• Do this: Transcribe only part of the material below: the lines from the one containing "centre_block = build_body()" through the one containing "points = [vertex.co", inclusive, exactly as written.

>> START

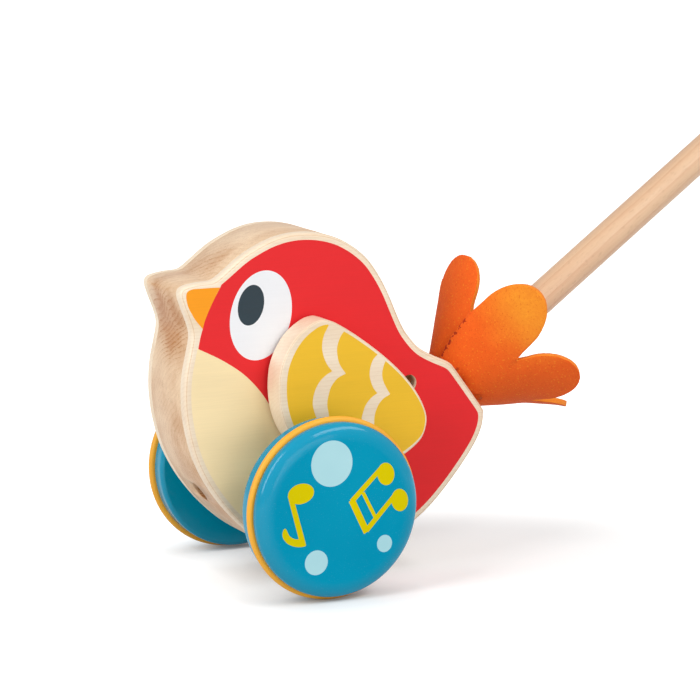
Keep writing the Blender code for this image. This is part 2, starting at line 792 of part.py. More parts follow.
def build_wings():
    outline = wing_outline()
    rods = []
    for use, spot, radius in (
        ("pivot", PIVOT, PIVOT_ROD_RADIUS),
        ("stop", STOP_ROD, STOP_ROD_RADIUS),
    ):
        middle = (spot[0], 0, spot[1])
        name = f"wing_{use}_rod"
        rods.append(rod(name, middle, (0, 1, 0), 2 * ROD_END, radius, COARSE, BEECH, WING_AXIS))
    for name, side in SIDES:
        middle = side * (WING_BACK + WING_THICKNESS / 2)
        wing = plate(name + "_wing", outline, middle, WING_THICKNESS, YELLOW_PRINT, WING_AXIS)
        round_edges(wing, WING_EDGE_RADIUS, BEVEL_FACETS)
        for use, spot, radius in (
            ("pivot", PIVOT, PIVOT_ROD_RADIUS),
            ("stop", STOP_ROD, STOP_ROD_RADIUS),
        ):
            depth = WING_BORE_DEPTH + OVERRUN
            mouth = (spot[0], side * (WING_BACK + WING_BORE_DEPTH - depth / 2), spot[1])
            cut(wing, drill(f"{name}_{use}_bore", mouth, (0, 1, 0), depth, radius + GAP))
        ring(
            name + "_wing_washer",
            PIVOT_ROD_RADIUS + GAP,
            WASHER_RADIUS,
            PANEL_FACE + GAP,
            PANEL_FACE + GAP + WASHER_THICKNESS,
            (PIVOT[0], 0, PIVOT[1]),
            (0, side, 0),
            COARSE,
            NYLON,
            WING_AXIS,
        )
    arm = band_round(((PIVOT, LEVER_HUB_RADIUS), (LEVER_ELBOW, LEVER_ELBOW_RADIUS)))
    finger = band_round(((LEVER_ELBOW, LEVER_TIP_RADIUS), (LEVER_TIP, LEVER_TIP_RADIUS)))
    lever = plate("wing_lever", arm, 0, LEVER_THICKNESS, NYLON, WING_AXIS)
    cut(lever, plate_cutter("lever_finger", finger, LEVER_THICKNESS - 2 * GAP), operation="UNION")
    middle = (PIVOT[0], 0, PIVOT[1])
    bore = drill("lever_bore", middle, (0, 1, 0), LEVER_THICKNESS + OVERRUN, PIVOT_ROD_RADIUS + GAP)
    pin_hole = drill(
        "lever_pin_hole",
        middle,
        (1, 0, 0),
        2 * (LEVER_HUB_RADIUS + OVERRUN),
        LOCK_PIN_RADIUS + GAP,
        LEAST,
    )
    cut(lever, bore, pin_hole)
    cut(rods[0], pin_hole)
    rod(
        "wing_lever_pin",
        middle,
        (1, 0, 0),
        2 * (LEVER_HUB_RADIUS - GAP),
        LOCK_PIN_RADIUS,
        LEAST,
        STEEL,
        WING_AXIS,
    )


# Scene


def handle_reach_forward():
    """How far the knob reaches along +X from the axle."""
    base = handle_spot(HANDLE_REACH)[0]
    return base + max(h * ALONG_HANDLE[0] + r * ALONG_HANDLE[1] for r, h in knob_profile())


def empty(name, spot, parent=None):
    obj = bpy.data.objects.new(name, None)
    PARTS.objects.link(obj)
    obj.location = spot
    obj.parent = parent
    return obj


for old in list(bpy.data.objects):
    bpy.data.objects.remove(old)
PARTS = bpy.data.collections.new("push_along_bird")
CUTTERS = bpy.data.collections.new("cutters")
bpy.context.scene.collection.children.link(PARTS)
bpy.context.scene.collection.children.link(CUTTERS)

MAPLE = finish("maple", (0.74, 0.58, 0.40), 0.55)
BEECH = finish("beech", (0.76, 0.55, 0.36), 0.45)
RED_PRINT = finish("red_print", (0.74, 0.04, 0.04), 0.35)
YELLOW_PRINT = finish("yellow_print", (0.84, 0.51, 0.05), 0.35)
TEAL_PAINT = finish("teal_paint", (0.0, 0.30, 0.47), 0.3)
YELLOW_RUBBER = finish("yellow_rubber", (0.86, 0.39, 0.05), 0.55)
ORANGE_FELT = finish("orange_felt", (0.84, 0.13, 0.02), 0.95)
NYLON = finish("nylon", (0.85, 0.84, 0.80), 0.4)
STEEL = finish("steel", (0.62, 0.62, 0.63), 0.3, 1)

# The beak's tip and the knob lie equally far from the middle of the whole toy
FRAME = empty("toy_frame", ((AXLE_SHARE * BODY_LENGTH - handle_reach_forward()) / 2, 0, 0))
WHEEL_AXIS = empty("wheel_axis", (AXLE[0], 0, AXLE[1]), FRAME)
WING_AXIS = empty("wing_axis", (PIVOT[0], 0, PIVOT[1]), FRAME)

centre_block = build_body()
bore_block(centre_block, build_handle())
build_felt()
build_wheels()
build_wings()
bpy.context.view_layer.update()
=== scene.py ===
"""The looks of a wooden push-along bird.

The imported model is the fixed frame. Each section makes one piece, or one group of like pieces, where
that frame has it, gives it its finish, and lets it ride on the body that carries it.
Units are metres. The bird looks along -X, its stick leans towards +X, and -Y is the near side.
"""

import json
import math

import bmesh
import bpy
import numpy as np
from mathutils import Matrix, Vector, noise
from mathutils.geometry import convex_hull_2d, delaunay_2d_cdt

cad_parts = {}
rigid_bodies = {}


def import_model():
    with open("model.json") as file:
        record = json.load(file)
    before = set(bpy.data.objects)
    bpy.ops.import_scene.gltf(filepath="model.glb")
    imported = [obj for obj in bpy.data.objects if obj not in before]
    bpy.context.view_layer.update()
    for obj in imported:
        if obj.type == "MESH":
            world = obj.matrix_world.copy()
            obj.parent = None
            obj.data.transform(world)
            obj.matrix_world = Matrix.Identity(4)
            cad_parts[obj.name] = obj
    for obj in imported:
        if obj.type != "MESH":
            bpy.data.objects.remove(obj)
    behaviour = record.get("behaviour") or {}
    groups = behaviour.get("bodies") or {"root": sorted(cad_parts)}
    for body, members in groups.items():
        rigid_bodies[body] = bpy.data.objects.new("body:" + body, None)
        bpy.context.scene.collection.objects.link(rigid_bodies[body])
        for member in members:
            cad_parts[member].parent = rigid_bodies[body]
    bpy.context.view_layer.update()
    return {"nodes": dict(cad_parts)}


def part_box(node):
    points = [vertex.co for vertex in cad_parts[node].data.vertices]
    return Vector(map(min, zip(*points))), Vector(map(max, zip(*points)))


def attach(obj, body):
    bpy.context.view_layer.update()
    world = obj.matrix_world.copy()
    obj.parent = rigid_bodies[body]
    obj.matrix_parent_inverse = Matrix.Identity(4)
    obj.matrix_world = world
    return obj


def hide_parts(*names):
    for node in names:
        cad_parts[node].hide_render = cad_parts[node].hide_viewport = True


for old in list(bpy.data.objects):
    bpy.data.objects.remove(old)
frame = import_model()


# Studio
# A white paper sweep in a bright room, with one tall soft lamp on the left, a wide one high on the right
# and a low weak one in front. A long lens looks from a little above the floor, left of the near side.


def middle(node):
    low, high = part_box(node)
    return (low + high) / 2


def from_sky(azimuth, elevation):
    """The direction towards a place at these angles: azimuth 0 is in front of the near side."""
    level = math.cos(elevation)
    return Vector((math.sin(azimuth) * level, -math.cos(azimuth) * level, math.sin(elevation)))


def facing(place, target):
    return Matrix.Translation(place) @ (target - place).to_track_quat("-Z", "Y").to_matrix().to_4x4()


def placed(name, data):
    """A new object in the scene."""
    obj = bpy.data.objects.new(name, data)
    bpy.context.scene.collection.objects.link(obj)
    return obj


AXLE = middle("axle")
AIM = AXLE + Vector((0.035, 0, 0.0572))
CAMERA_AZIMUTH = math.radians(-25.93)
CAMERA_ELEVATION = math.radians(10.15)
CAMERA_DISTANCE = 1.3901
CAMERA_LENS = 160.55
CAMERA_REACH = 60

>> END

• Output:
centre_block = build_body()
bore_block(centre_block, build_handle())
build_felt()
build_wheels()
build_wings()
bpy.context.view_layer.update()
=== scene.py ===
"""The looks of a wooden push-along bird.

The imported model is the fixed frame. Each section makes one piece, or one group of like pieces, where
that frame has it, gives it its finish, and lets it ride on the body that carries it.
Units are metres. The bird looks along -X, its stick leans towards +X, and -Y is the near side.
"""

import json
import math

import bmesh
import bpy
import numpy as np
from mathutils import Matrix, Vector, noise
from mathutils.geometry import convex_hull_2d, delaunay_2d_cdt

cad_parts = {}
rigid_bodies = {}


def import_model():
    with open("model.json") as file:
        record = json.load(file)
    before = set(bpy.data.objects)
    bpy.ops.import_scene.gltf(filepath="model.glb")
    imported = [obj for obj in bpy.data.objects if obj not in before]
    bpy.context.view_layer.update()
    for obj in imported:
        if obj.type == "MESH":
            world = obj.matrix_world.copy()
            obj.parent = None
            obj.data.transform(world)
            obj.matrix_world = Matrix.Identity(4)
            cad_parts[obj.name] = obj
    for obj in imported:
        if obj.type != "MESH":
            bpy.data.objects.remove(obj)
    behaviour = record.get("behaviour") or {}
    groups = behaviour.get("bodies") or {"root": sorted(cad_parts)}
    for body, members in groups.items():
        rigid_bodies[body] = bpy.data.objects.new("body:" + body, None)
        bpy.context.scene.collection.objects.link(rigid_bodies[body])
        for member in members:
            cad_parts[member].parent = rigid_bodies[body]
    bpy.context.view_layer.update()
    return {"nodes": dict(cad_parts)}


def part_box(node):
    points = [vertex.co for vertex in cad_parts[node].data.vertices]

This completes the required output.